We don't know whether the Republican primary candidates will toe the official GOP line on monetary policy, but we do know that Hillary Clinton will adopt a platform similar to President Barack Obama's. In fact, besides the small group of economists pushing for NGDP targeting, there is very little disagreement on the left about monetary policy. The biggest fight during the Obama years was about whom to nominate to succeed Bernanke: Larry Summers, the former Treasury Secretary under Bill Clinton, or Janet Yellen, who was vice president of the Fed under Bernanke. That was pitted as a major battle between mainstream Democrats and Elizabeth Warren progressives, but it was vastly overrated since Summers and Yellen's positions on monetary policy are almost identical. Summers has frequently urged the Fed to show patience over when to raise rates.
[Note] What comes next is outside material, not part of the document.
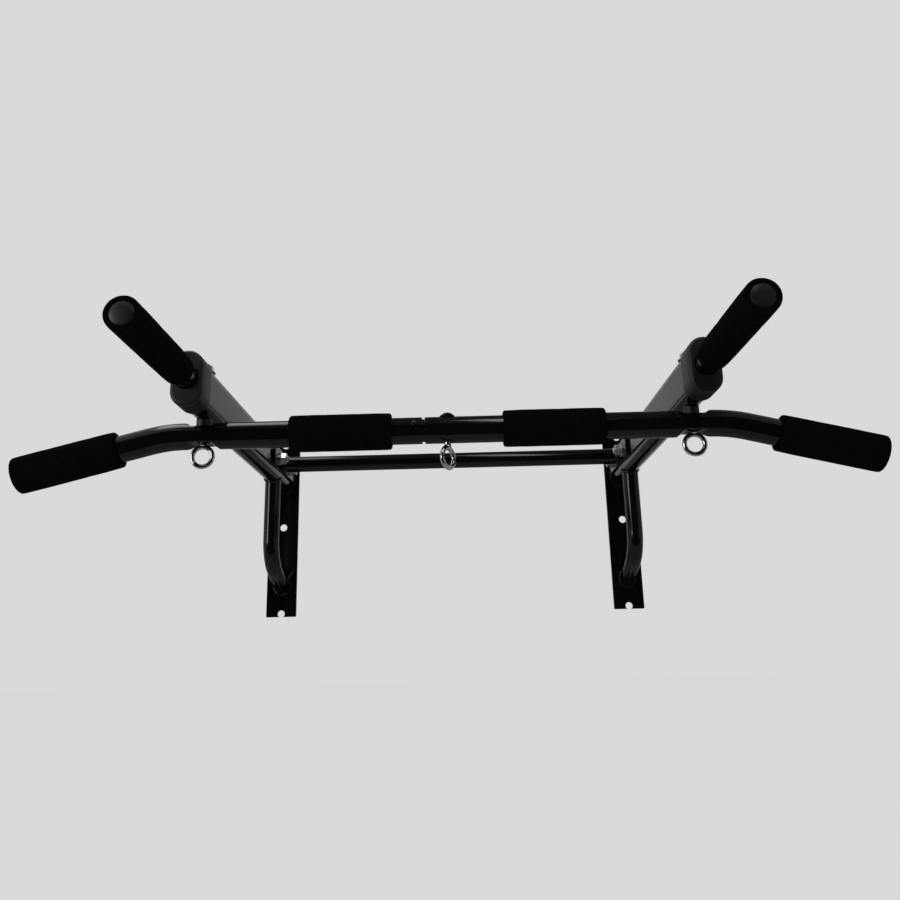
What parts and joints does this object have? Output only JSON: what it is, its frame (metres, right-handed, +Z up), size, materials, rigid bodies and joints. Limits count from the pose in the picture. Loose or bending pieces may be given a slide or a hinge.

Yellen, given her position, has had to be less forceful in her comments on monetary policy, but has demonstrated a commitment to delaying interest rate hikes until there's evidence of wage growth.

Wall Street, Big Business and even conservative economists might worry about the regulatory agenda or tax-and-spend policies of a President Clinton. But they should be downright scared of a President Walker or President Cruz, whose nomination of some hard money crank for Fed chair and Fed Board positions could upend the U.S. economy—at the very moment when it's finally regaining its balance.